--- DIRECTION ---
Repeat the lines of the data that follow, please, starting at the first and stopping after the one with "its rubber diaphragm.".

--- DATA EXCERPT ---

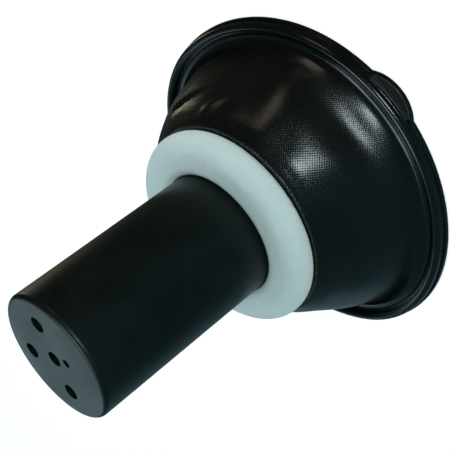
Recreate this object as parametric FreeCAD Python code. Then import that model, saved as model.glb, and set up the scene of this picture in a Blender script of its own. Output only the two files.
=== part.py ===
"""Vacuum slide of a constant-velocity carburettor, with its rubber diaphragm.

Frame: +Z runs along the slide's axis and points out of its drilled end. The origin is on that axis, in the
plane of the diaphragm rim's flat seating face, and +X points through the rim's locating tab. Millimetres.
A section is a closed outline in (radius, height), turned once around Z.
"""

import FreeCAD, Part
import math
import os

Vector = FreeCAD.Vector

# Slide: a cup with a drilled crown, a guide skirt, a press land for the ring and a clamping flange
TOTAL_HEIGHT = 65.5
SKIRT_RADIUS = 13.0
CROWN_THICKNESS = 3.2
CROWN_EDGE_RADIUS = 1.0
BORE_RADIUS = 11.0
SPRING_SEAT_RADIUS = 9.9
SPRING_SEAT_DEPTH = 2.0
PRESS_LAND_RADIUS = 13.2
PRESS_LAND_TOP = 24.8
FLANGE_RADIUS = 19.2
FLANGE_BOTTOM = 16.6
FLANGE_TOP = 18.9
FLANGE_EDGE_RADIUS = 0.6
MOUTH_CHAMFER = 0.5

# Holes in the crown: the needle's in the middle, three vacuum ports on one circle and a small bleed hole
NEEDLE_HOLE_RADIUS = 1.56
NEEDLE_BOSS_RADIUS = 2.75
NEEDLE_BOSS_HEIGHT = 1.6
PORT_RADIUS = 1.6
PORT_CIRCLE_RADIUS = 7.3
PORT_ANGLES = (60.0, 150.0, 240.0)
BLEED_RADIUS = 0.85
BLEED_CIRCLE_RADIUS = 3.8
BLEED_ANGLE = 330.0

# Groove in the flange's upper face, where the diaphragm's inner bead sits
GROOVE_INNER_RADIUS = 14.8
GROOVE_OUTER_RADIUS = 16.6
GROOVE_FLOOR = 17.8

# Retaining ring: pressed over the land, it clamps the diaphragm on the flange
RING_RADIUS = 20.8
RING_BOTTOM = 19.9
RING_TOP = 25.4
RING_WIDEST_HEIGHT = 22.1
RING_LOWER_SIDE_RADIUS = 3.8
RING_ROLL_START = 15.0
RING_BORE_LIP_HEIGHT = 24.6
RING_PRESS_GAP = 0.03

# Diaphragm: one moulding, held as an inner bead, a bell-shaped web and a rim bead with a tab
RUBBER_GAP = 0.1
INNER_BEAD_RADIUS = 19.2
WEB_THICKNESS = 0.5
WEB_CLAMP_HEIGHT = 19.4
BELL_TOP = (21.85, 18.8)
BELL_TOE = (29.95, 2.73)
BELL_BULGE = 0.95
TOE_RADIUS = 1.8
LAND_INNER_RADIUS = 31.8
LAND_OUTER_RADIUS = 32.75
LAND_BOTTOM = 1.1
LAND_TOP = 1.7
RIM_FOOT_RADIUS = 32.65
RIM_RADIUS = 35.6
RIM_LIP_HEIGHT = 0.9
RIM_GROOVE_FLOOR = 1.3
BEAD_CENTRE_RADIUS = 34.4
BEAD_HALF_WIDTH = 0.85
BEAD_TOP = 2.95
TAB_REACH = 38.1
TAB_RADIUS = 7.6
TAB_THICKNESS = 1.3


def outline(start, *steps):
    """A closed outline in the XZ plane: a step is a point for a line, or (middle, end) for an arc."""
    edges = []
    here = Vector(start[0], 0, start[1])
    for step in steps + (start,):
        if isinstance(step[0], tuple):
            middle = Vector(step[0][0], 0, step[0][1])
            there = Vector(step[1][0], 0, step[1][1])
            edges.append(Part.Arc(here, middle, there).toShape())
        else:
            there = Vector(step[0], 0, step[1])
            edges.append(Part.makeLine(here, there))
        here = there
    return Part.Face(Part.Wire(edges))


def turned(section):
    return section.revolve(Vector(0, 0, 0), Vector(0, 0, 1), 360)


def corner_arc(centre, radius, start_angle, end_angle):
    """The middle and end points of a round corner, for use as one step of an outline."""
    middle_angle = (start_angle + end_angle) / 2
    return tuple(
        (
            centre[0] + radius * math.cos(math.radians(angle)),
            centre[1] + radius * math.sin(math.radians(angle)),
        )
        for angle in (middle_angle, end_angle)
    )


def crown_hole(radius, circle_radius, angle):
    """A drill through the crown, at an angle in degrees from +X."""
    place = Vector(
        circle_radius * math.cos(math.radians(angle)),
        circle_radius * math.sin(math.radians(angle)),
        TOTAL_HEIGHT - 2 * CROWN_THICKNESS,
    )
    return Part.makeCylinder(radius, 3 * CROWN_THICKNESS, place)


def slide_body():
    ceiling = TOTAL_HEIGHT - CROWN_THICKNESS
    boss_end = ceiling - NEEDLE_BOSS_HEIGHT
    seat_end = ceiling - SPRING_SEAT_DEPTH
    crown_corner = (SKIRT_RADIUS - CROWN_EDGE_RADIUS, TOTAL_HEIGHT - CROWN_EDGE_RADIUS)
    flange_corner = (FLANGE_RADIUS - FLANGE_EDGE_RADIUS, FLANGE_TOP - FLANGE_EDGE_RADIUS)
    body = turned(
        outline(
            (0, boss_end),
            (NEEDLE_BOSS_RADIUS, boss_end),
            (NEEDLE_BOSS_RADIUS, ceiling),
            (SPRING_SEAT_RADIUS, ceiling),
            (SPRING_SEAT_RADIUS, seat_end),
            (BORE_RADIUS, seat_end),
            (BORE_RADIUS, FLANGE_BOTTOM + MOUTH_CHAMFER),
            (BORE_RADIUS + MOUTH_CHAMFER, FLANGE_BOTTOM),
            (FLANGE_RADIUS, FLANGE_BOTTOM),
            (FLANGE_RADIUS, flange_corner[1]),
            corner_arc(flange_corner, FLANGE_EDGE_RADIUS, 0, 90),
            (GROOVE_OUTER_RADIUS, FLANGE_TOP),
            (GROOVE_OUTER_RADIUS, GROOVE_FLOOR),
            (GROOVE_INNER_RADIUS, GROOVE_FLOOR),
            (GROOVE_INNER_RADIUS, FLANGE_TOP),
            (PRESS_LAND_RADIUS, FLANGE_TOP),
            (PRESS_LAND_RADIUS, PRESS_LAND_TOP),
            (SKIRT_RADIUS, PRESS_LAND_TOP),
            (SKIRT_RADIUS, crown_corner[1]),
            corner_arc(crown_corner, CROWN_EDGE_RADIUS, 0, 90),
            (0, TOTAL_HEIGHT),
        )
    )
    holes = [crown_hole(NEEDLE_HOLE_RADIUS, 0, 0)]
    holes.append(crown_hole(BLEED_RADIUS, BLEED_CIRCLE_RADIUS, BLEED_ANGLE))
    for angle in PORT_ANGLES:
        holes.append(crown_hole(PORT_RADIUS, PORT_CIRCLE_RADIUS, angle))
    return body.cut(holes)


def retaining_ring():
    """A D-shaped ring: flat below, rounded outside, its upper inner edge rolled in to the skirt."""
    bore = PRESS_LAND_RADIUS + RING_PRESS_GAP
    lower_centre = (RING_RADIUS - RING_LOWER_SIDE_RADIUS, RING_WIDEST_HEIGHT)
    lower_angle = math.degrees(math.asin((RING_BOTTOM - RING_WIDEST_HEIGHT) / RING_LOWER_SIDE_RADIUS))
    lower_edge = RING_RADIUS - RING_LOWER_SIDE_RADIUS * (1 - math.cos(math.radians(lower_angle)))
    upper_side_radius = RING_TOP - RING_WIDEST_HEIGHT
    upper_centre = (RING_RADIUS - upper_side_radius, RING_WIDEST_HEIGHT)
    roll_run = RING_ROLL_START - bore
    roll_drop = RING_TOP - RING_BORE_LIP_HEIGHT
    roll_radius = (roll_run**2 + roll_drop**2) / (2 * roll_drop)
    roll_centre = (RING_ROLL_START, RING_TOP - roll_radius)
    roll_angle = 90 + math.degrees(math.asin(roll_run / roll_radius))
    return turned(
        outline(
            (bore, RING_BOTTOM),
            (lower_edge, RING_BOTTOM),
            corner_arc(lower_centre, RING_LOWER_SIDE_RADIUS, lower_angle, 0),
            corner_arc(upper_centre, upper_side_radius, 0, 90),
            (RING_ROLL_START, RING_TOP),
            corner_arc(roll_centre, roll_radius, 90, roll_angle),
        )
    )


def inner_bead():
    """The diaphragm's inner edge: a thin washer with a rib below it that fills the flange's groove."""
    return turned(
        outline(
            (PRESS_LAND_RADIUS, FLANGE_TOP),
            (GROOVE_INNER_RADIUS, FLANGE_TOP),
            (GROOVE_INNER_RADIUS, GROOVE_FLOOR),
            (GROOVE_OUTER_RADIUS, GROOVE_FLOOR),
            (GROOVE_OUTER_RADIUS, FLANGE_TOP),
            (INNER_BEAD_RADIUS, FLANGE_TOP),
            (INNER_BEAD_RADIUS, RING_BOTTOM),
            (PRESS_LAND_RADIUS, RING_BOTTOM),
        )
    )


def web_side(offset):
    """One face of the web, as points from the clamp out to the rim, each offset square to the web.

    The slope is measured from straight down: 90 degrees is level. The bell's flank is a shallow arc between
    its top and its toe, and a tight shoulder and a wider toe turn it level at each end.
    """
    run = BELL_TOE[0] - BELL_TOP[0]
    drop = BELL_TOP[1] - BELL_TOE[1]
    chord = math.hypot(run, drop)
    chord_slope = math.degrees(math.atan2(run, drop))
    half_turn = math.degrees(2 * math.atan(2 * BELL_BULGE / chord))
    top_slope = chord_slope + half_turn
    toe_slope = chord_slope - half_turn
    bulge_point = (
        (BELL_TOP[0] + BELL_TOE[0]) / 2 + BELL_BULGE * drop / chord,
        (BELL_TOP[1] + BELL_TOE[1]) / 2 + BELL_BULGE * run / chord,
    )

    shoulder_radius = (WEB_CLAMP_HEIGHT - BELL_TOP[1]) / (1 - math.sin(math.radians(top_slope)))
    shoulder_start = BELL_TOP[0] - shoulder_radius * math.cos(math.radians(top_slope))
    shoulder_mid_slope = (90 + top_slope) / 2
    shoulder_middle = (
        shoulder_start + shoulder_radius * math.cos(math.radians(shoulder_mid_slope)),
        WEB_CLAMP_HEIGHT - shoulder_radius * (1 - math.sin(math.radians(shoulder_mid_slope))),
    )

    toe_mid_slope = (90 + toe_slope) / 2
    toe_points = [
        (
            BELL_TOE[0] + TOE_RADIUS * (math.cos(math.radians(toe_slope)) - math.cos(math.radians(slope))),
            BELL_TOE[1] - TOE_RADIUS * (math.sin(math.radians(slope)) - math.sin(math.radians(toe_slope))),
        )
        for slope in (toe_mid_slope, 90)
    ]

    path = [
        ((INNER_BEAD_RADIUS + RUBBER_GAP, WEB_CLAMP_HEIGHT), 90),
        ((shoulder_start, WEB_CLAMP_HEIGHT), 90),
        (shoulder_middle, shoulder_mid_slope),
        (BELL_TOP, top_slope),
        (bulge_point, chord_slope),
        (BELL_TOE, toe_slope),
        (toe_points[0], toe_mid_slope),
        (toe_points[1], 90),
    ]
    return [
        (
            point[0] + offset * math.cos(math.radians(slope)),
            point[1] + offset * math.sin(math.radians(slope)),
        )
        for point, slope in path
    ]


def diaphragm_web():
    outer = web_side(WEB_THICKNESS / 2)
    inner = web_side(-WEB_THICKNESS / 2)
    return turned(
        outline(
            outer[0],
            outer[1],
            (outer[2], outer[3]),
            (outer[4], outer[5]),
            (outer[6], outer[7]),
            inner[7],
            (inner[6], inner[5]),
            (inner[4], inner[3]),
            (inner[2], inner[1]),
            inner[0],
        )
    )


def rim_bead():
    """The diaphragm's outer edge: a seating foot with a thin lip, a rounded bead and a locating tab."""
    round_centre_height = BEAD_TOP - BEAD_HALF_WIDTH
    bead_outside = BEAD_CENTRE_RADIUS + BEAD_HALF_WIDTH
    bead_inside = BEAD_CENTRE_RADIUS - BEAD_HALF_WIDTH
    rim = turned(
        outline(
            (LAND_INNER_RADIUS, LAND_BOTTOM),
            (RIM_FOOT_RADIUS, LAND_BOTTOM),
            (RIM_FOOT_RADIUS, 0),
            (RIM_RADIUS, 0),
            (RIM_RADIUS, RIM_LIP_HEIGHT),
            (bead_outside, RIM_LIP_HEIGHT),
            (bead_outside, round_centre_height),
            ((BEAD_CENTRE_RADIUS, BEAD_TOP), (bead_inside, round_centre_height)),
            (bead_inside, RIM_GROOVE_FLOOR),
            (LAND_OUTER_RADIUS, RIM_GROOVE_FLOOR),
            (LAND_OUTER_RADIUS, LAND_TOP),
            (LAND_INNER_RADIUS, LAND_TOP),
        )
    )
    ear = Part.makeCylinder(TAB_RADIUS, TAB_THICKNESS, Vector(TAB_REACH - TAB_RADIUS, 0, 0))
    inside_rim = Part.makeCylinder(BEAD_CENTRE_RADIUS, TAB_THICKNESS)
    return rim.fuse(ear.cut(inside_rim)).removeSplitter()


NODES = {
    "slide_body": slide_body,
    "retaining_ring": retaining_ring,
    "inner_bead": inner_bead,
    "diaphragm_web": diaphragm_web,
    "rim_bead": rim_bead,
}

os.makedirs("parts", exist_ok=True)
for name, make in NODES.items():
    make().exportStep(f"parts/{name}.step")
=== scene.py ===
"""Looks of a carburettor vacuum slide: black plastic slide, milky nylon ring, black fabric-reinforced rubber.

The diaphragm is one moulding, built here as a closed thin shell.
"""

import math

import bpy
import numpy as np
from mathutils import Matrix, Vector


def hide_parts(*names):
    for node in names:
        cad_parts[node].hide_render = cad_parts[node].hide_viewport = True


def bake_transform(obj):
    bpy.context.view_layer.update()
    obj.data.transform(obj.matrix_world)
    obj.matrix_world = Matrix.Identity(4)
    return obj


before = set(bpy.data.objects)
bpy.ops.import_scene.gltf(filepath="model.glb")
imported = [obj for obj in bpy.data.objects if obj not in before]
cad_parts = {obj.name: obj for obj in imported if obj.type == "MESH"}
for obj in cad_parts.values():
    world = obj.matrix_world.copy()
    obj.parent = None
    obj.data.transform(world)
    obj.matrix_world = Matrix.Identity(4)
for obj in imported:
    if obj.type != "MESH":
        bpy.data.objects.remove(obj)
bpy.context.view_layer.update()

MM = 0.001

# Camera: it looks along a level azimuth and a dip, and is rolled about its own axis
CAMERA_AZIMUTH = 89.4
CAMERA_ELEVATION = 31.0
CAMERA_ROLL = -127.5
CAMERA_DISTANCE = 0.1992
CAMERA_AIM = Vector((-0.00084, 0.00021, 0.02139))
CAMERA_LENS = 81.35
CAMERA_SENSOR = 36

# Floor, and a round wall behind it that only the camera sees, in metres
FLOOR_HALF_SIDE = 3.0
FLOOR_HEIGHT = -0.0001
FLOOR_REFLECTED = 0.6
FLOOR_GLOW = 0.62
WALL_RADIUS = 2.9
WALL_BOTTOM = -0.01
WALL_TOP = 3.0
WALL_SIDES = 64
WALL_GLOW = 0.93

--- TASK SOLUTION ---
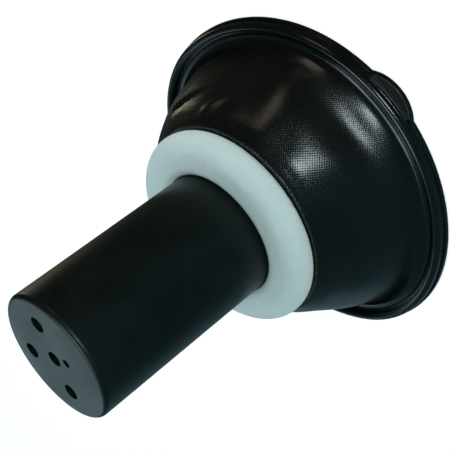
Recreate this object as parametric FreeCAD Python code. Then import that model, saved as model.glb, and set up the scene of this picture in a Blender script of its own. Output only the two files.
=== part.py ===
"""Vacuum slide of a constant-velocity carburettor, with its rubber diaphragm.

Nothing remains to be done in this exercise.